Caduceus is a for-profit, Boston-based group that funds biomedical start-up companies. Last year, UPMC announced that it would contribute $16 million toward Caduceus's $60 million venture capital fund.

Herberman said the TCM Center is recruiting a director and plans to submit, within the next two months, a proposal for the center to be named a regional research site by the National Institutes of Health's National Center for Alternative and Complementary Medicine.

Yongzheng Hui, vice minister of the Chinese Ministry of Science and Technology, said more than 1,000 plant species have been used in preparing "100,000, maybe even 200,000" drug mixtures in China over the centuries. Two years ago, the Chinese government created his ministry to modernize TCM through lab testing, Hui said.

This commitment, combined with Western science's newfound interest in traditional and alternative medicines, led to creation of the Pittsburgh TCM center, news conference participants said.

Hui and Chuan-hong Chen, the Chinese ministry's director, praised Pittsburgh's biomedical and pharmaceutical strengths. They said researchers at Chinese institutions will exchange research findings with colleagues here.

Herberman said he was excited to hear Chinese officials say that TCM herbal mixtures tend to work not by attacking cancer cells or infectious diseases per se, but by stimulating the body's natural processes, particularly the immune system.

"I'm an immunologist myself," he said, "and that is one of the major research strengths of UPCI [the University of Pittsburgh Cancer Institute]."

TCM center researchers haven't decided yet which herbal mixtures to test first, said Herberman, who cited confidentiality considerations in declining to name the substances.

He did allow that they include ginseng and "various root plants" — most of which, Herberman said, he'd never heard of before this week.

"Based on information from the Chinese government," he added, "I can say that some of the more promising mixtures show signs of being useful in treating lung and liver cancer and limiting the spread of various gastro-intestinal cancers to the liver."

It would be "absolutely wonderful" to find cancer cures through TCM, but researchers here would be happy just to develop new drugs to treat symptoms and alleviate patients' suffering, Herberman said.

During the center's first year or so, research probably will focus on cancer-related TCM "but we're not excluding other possibilities," he pointed out. "For example, our Chinese colleagues have mentioned a traditional drug that appears to be effective in treating epilepsy."

In gaining FDA approval for testing TCM-based drugs in humans, toxicity may not be a major hurdle, Herberman said. "That's because the Chinese, traditionally, have followed an entirely different sequence of research and discovery" in testing drugs, he explained.

"The American or Western approach is to do some screening in the laboratory, then in animals, and then in patients.

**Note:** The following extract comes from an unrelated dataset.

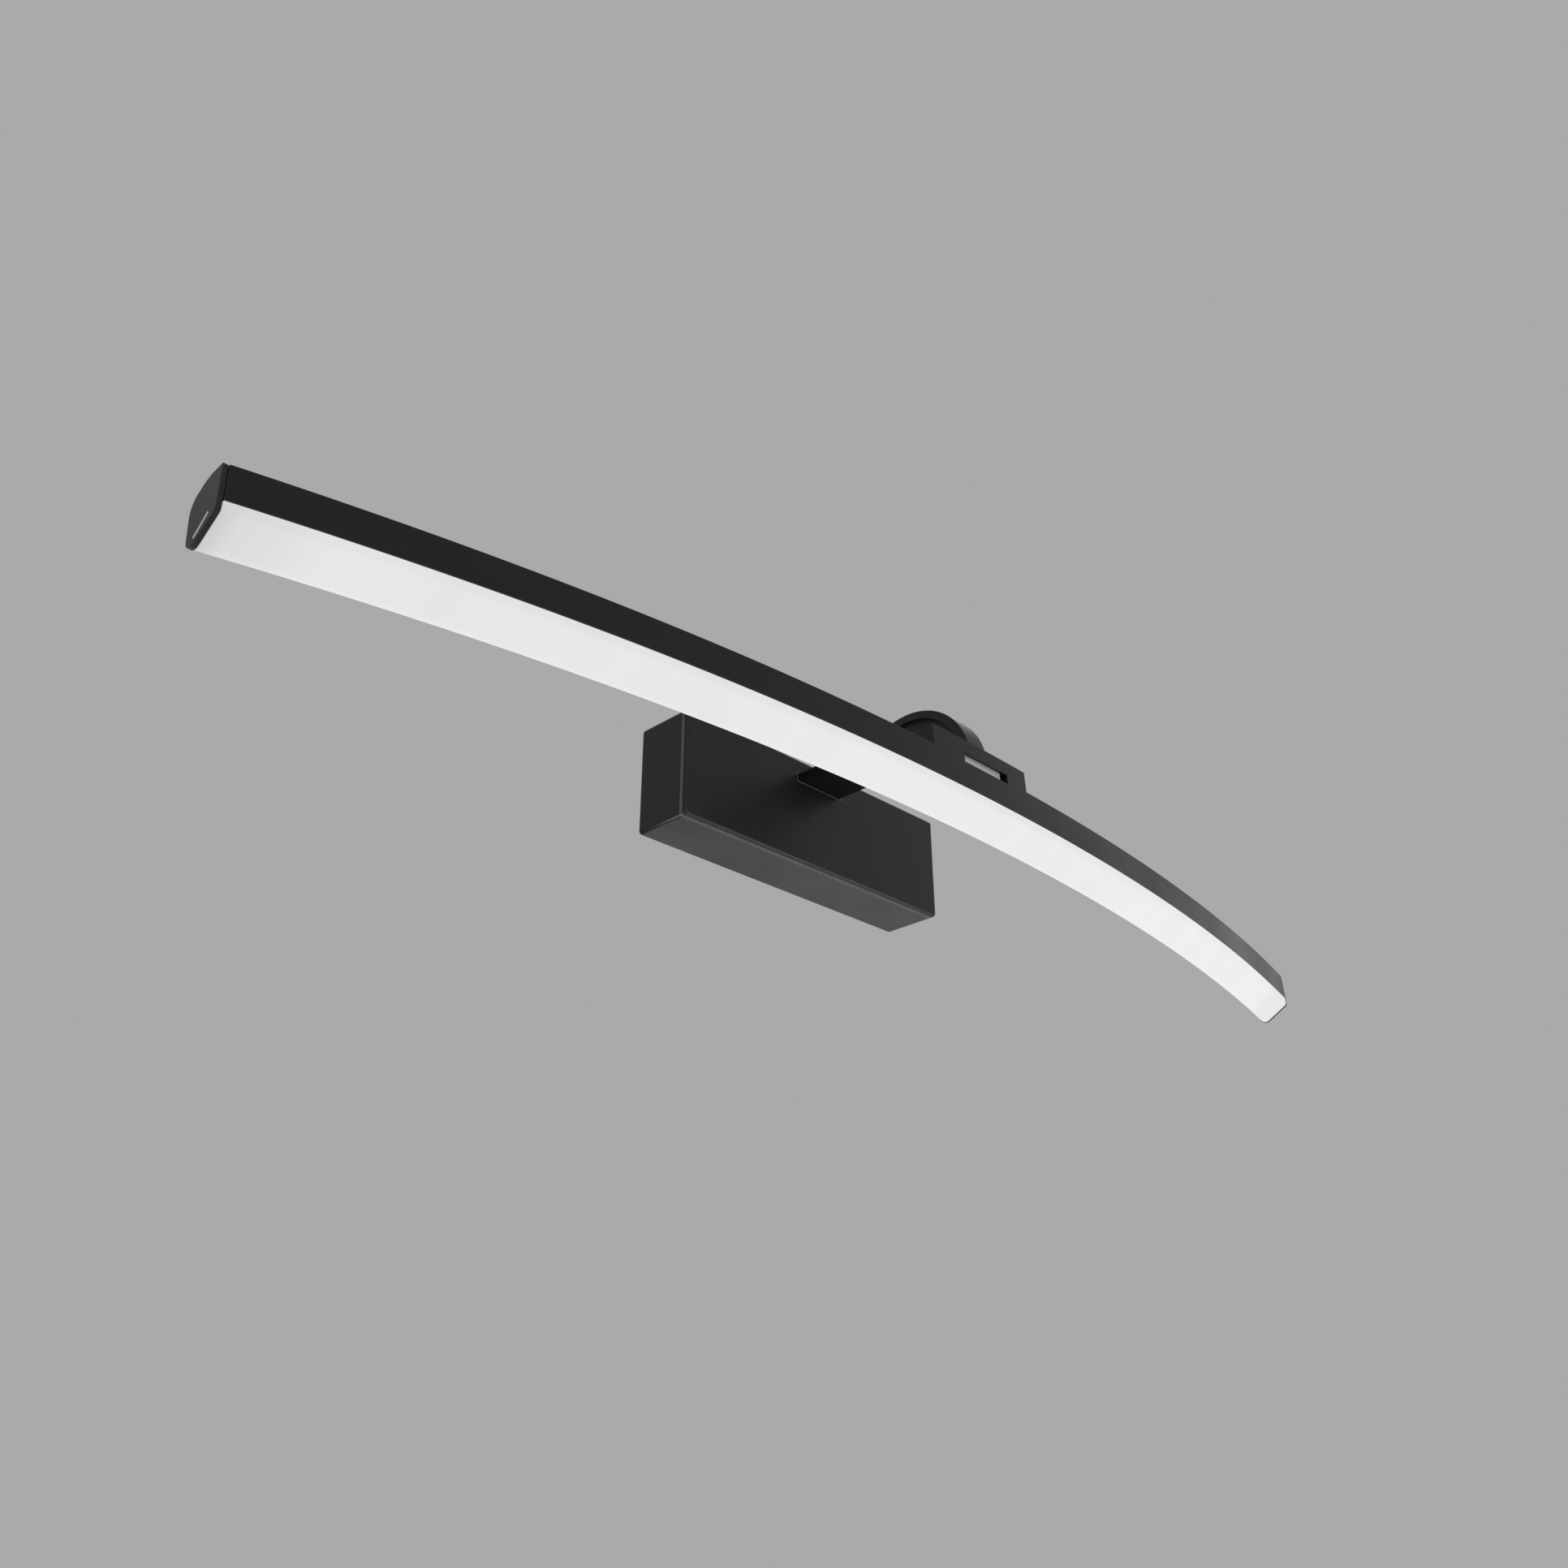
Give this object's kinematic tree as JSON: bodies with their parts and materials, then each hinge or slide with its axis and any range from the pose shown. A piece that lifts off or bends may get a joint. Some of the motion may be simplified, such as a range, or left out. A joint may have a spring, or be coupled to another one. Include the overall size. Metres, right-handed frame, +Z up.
{
  "type": "wall picture light",
  "caption": "Wall-mounted picture light with a gently curved opal light bar that tilts on a short flat arm from a rectangular base box.",
  "frame": {"origin": "middle of the wall plate's back face, on the wall", "axes": "+X along the wall to the light's right as seen from the room, +Y into the wall, +Z up; the light stands out towards -Y"},
  "size_m": [0.545, 0.1066, 0.0539],
  "materials": {
    "arm": "satin black powder coat",
    "arm_bracket": "zinc plated",
    "arm_screw_left": "zinc plated",
    "arm_screw_right": "zinc plated",
    "base_cover": "satin black powder coat",
    "bracket_plate_screw_left": "zinc plated",
    "bracket_plate_screw_right": "zinc plated",
    "bracket_screw_left": "blackened",
    "bracket_screw_right": "blackened",
    "cable_grommet": "matte",
    "cover_screw_left": "blackened",
    "cover_screw_right": "blackened",
    "diffuser": "opal acrylic, satin, lit from inside",
    "driver_screw": "zinc plated",
    "driver_strap": "zinc plated",
    "earth_screw": "bright",
    "end_cap_left": "satin black moulded",
    "end_cap_right": "satin black moulded",
    "fascia": "satin black powder coat",
    "friction_washer_left": "nylon",
    "friction_washer_right": "nylon",
    "head_bracket": "satin black powder coat",
    "lead_line": "brown insulation",
    "lead_negative": "black insulation",
    "lead_neutral": "blue insulation",
    "lead_positive": "red insulation",
    "led_carrier": "mill finish",
    "led_driver": "white moulded",
    "led_strip": "white circuit board with LED chips",
    "slot_bar": "bright satin nickel",
    "terminal_block": "white moulded",
    "terminal_screw_left": "bright",
    "terminal_screw_right": "bright",
    "tilt_bolt": "blackened",
    "tilt_nut": "blackened",
    "wall_plate": "zinc plated",
    "yoke": "satin black powder coat",
    "yoke_screw_left": "blackened",
    "yoke_screw_right": "blackened"
  },
  "bodies": {
    "base": {"arm": "arm", "arm_bracket": "arm_bracket", "arm_screw_left": "arm_screw_left", "arm_screw_right": "arm_screw_right", "base_cover": "base_cover", "bracket_plate_screw_left": "bracket_plate_screw_left", "bracket_plate_screw_right": "bracket_plate_screw_right", "cable_grommet": "cable_grommet", "cover_screw_left": "cover_screw_left", "cover_screw_right": "cover_screw_right", "driver_screw": "driver_screw", "driver_strap": "driver_strap", "earth_screw": "earth_screw", "friction_washer_left": "friction_washer_left", "friction_washer_right": "friction_washer_right", "lead_line": "lead_line", "lead_negative": "lead_negative", "lead_neutral": "lead_neutral", "lead_positive": "lead_positive", "led_driver": "led_driver", "terminal_block": "terminal_block", "terminal_screw_left": "terminal_screw_left", "terminal_screw_right": "terminal_screw_right", "tilt_bolt": "tilt_bolt", "tilt_nut": "tilt_nut", "wall_plate": "wall_plate", "yoke": "yoke", "yoke_screw_left": "yoke_screw_left", "yoke_screw_right": "yoke_screw_right"},
    "head": {"fascia": "fascia", "diffuser": "diffuser", "end_cap_left": "end_cap_left", "end_cap_right": "end_cap_right", "led_carrier": "led_carrier", "led_strip": "led_strip", "head_bracket": "head_bracket", "bracket_screw_left": "bracket_screw_left", "bracket_screw_right": "bracket_screw_right", "slot_bar": "slot_bar"}
  },
  "joints": [
    {"name": "head_tilt", "type": "hinge", "parent": "base", "child": "head", "pos_m": [0, -0.0758, -0.0045], "axis": [1, 0, 0], "range_deg": [-80, 100]}
  ]
}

The Chinese approach has been exactly the opposite. They have taken these herbal mixtures or recipes and tried them first in people, and they have been doing so by trial and error over thousands of years," Herberman said. "Through this very long experience, they at least know what is safe and what can be tolerated in people."

It's only been in the last few years that Western scientists have taken TCM seriously, Herber-man noted. "I think a lot of it has been related to not very good communication between the Chinese and colleagues in the United States. There's also been a negative prejudice that needed to be overcome here in the West.

"In our drug design, we tend to go for defining a single chemical molecule [useful in treating illness] and then taking that into clinical studies, whereas the Chinese have done it in the opposite direction by prescribing undefined mixtures of herbs."

Detre rejected a common Western criticism of TCM: that Chinese physicians often prescribe a single plant mixture for a variety of illnesses. Opium (itself a plant-based drug) likewise has been used successfully by Western doctors to treat various conditions: pain, diarrhea, even depression, Detre said.